The Culture of Value Investing

In a June interview with WealthTrack, host Consuelo Mack talked to the senior portfolio managers of Tweedy, Browne Company—a firm which in the past held brokerage accounts for both Benjamin Graham and Warren Buffett and has been described by Berkshire’s Charlie Munger as “spiritual descendants of Ben Graham.”

In the interview, Mack spoke to William Brown and John Spears about their traditional value approach to investing and how it has evolved over the years. Here are highlights:

  • Browne argued, “There’s still a tendency to reduce this whole idea of value investing down to a couple of simple quantitative metrics,” citing price-book and price-earnings ratios as examples.

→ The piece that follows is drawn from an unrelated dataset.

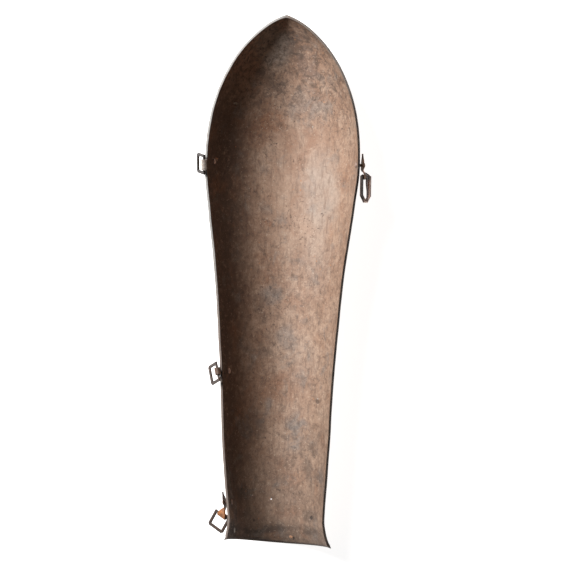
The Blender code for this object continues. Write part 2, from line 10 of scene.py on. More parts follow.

He added, “I think that’s a very incomplete definition of what this process is about,” explaining that he views investing as a process involving buying fractional interests in a businesses. “We refer to is as ‘Graham’s big idea,’ ” he explains, and argues, “If you accept that framework, that’s going to drive everything that you do every day when you come to the office.”
  • Spears explains that the top holdings in the firm’s Global Value Fund all have “a great deal of stability in their income and in their demand,” and boast strong competitive advantages. He emphasized the firm’s “basket approach” and how any single stock can significantly underperform but that, if you own a solid portfolio, “on average you’re going to be a winner as opposed to a loser.”
  • On their significant holding in Berkshire Hathaway stock, which has lagged the market over the past decade, Browne argues, “It’s a far better index fund than the index because you’ve had a person in there picking good businesses to put into his index and I don’t think anyone can question that he hasn’t been prudent and thoughtful about how he’s used his capital.”
  • Given what Mack described as today’s increased “firepower” in the industry in the form of big data and technological advances, she asked the managers whether they believe it’s harder to find opportunities that someone else hasn’t already identified. Browne responded: “I don’t think more data brings more judgement, and there’s a judgement aspect to all of this.” He underscored the importance of objectivity and said that, while news headlines are interesting, “a lot of what goes on in the world just isn’t’ relevant to what we’re trying to do from an investment perspective.” Spears added, “The concept of what we do is inherently simple.”